The high places, however, were not removed, and the people still had not set their hearts on the God of their ancestors. (2 Chronicles 20:33 NIV)

So it would seem they had been doing this during David's time as well and God was not pleased. Whatever the reason, they had angered God to the point of saying "I have had enough!" 

Here's the progression: God gives us plenty of rope to allow us to be pulled up to Him. Unfortunately, we tend to instead hang ourselves with the lifeline. God has rules. We break the rules. Satan exploits our nature. God knows this and allows him to do so. Ultimately, God is in charge so it can be said that God incited David. 

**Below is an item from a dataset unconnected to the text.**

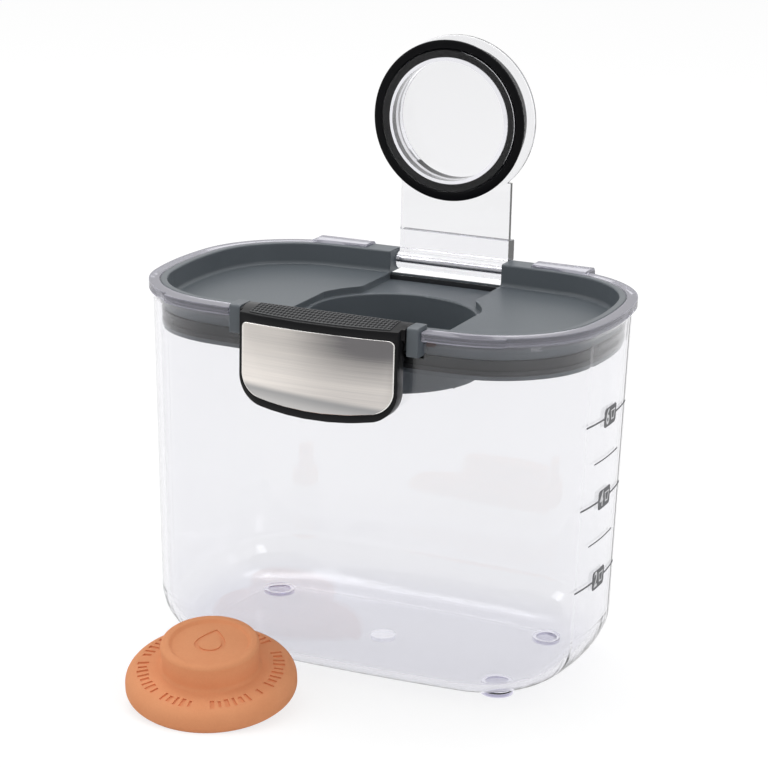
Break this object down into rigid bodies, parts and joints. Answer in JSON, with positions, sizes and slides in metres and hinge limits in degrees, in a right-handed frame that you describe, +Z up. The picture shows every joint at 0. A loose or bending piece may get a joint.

The Butterfly Effect: Pride in the heart of one man, albeit a head of state, brings catastrophe on a nation directly. Although ULTIMATELY they brought it about by their own actions of polictical and spiritual rebellion. 

Alias: Even though good will eventually win the battle itself will be VERY MESSY and innocents will suffer at times. 

And through it all ONLY GOD knows how it all fits together in His plan. 

“For my thoughts are not your thoughts, neither are your ways my ways,” declares the Lord. “As the heavens are higher than the earth, so are my ways higher than your ways and my thoughts than your thoughts. so is my word that goes out from my mouth: It will not return to me empty, but will accomplish what I desire and achieve the purpose for which I sent it. (Isaiah 55:8, 9, 11 NIV) 

He knows what is right and He IS RIGHT whether we can comprhend it or not. Lifes a puzzle rcwhich only He has ALL the pieces and the ability to the finished picture. See, it's so advanced it's simple.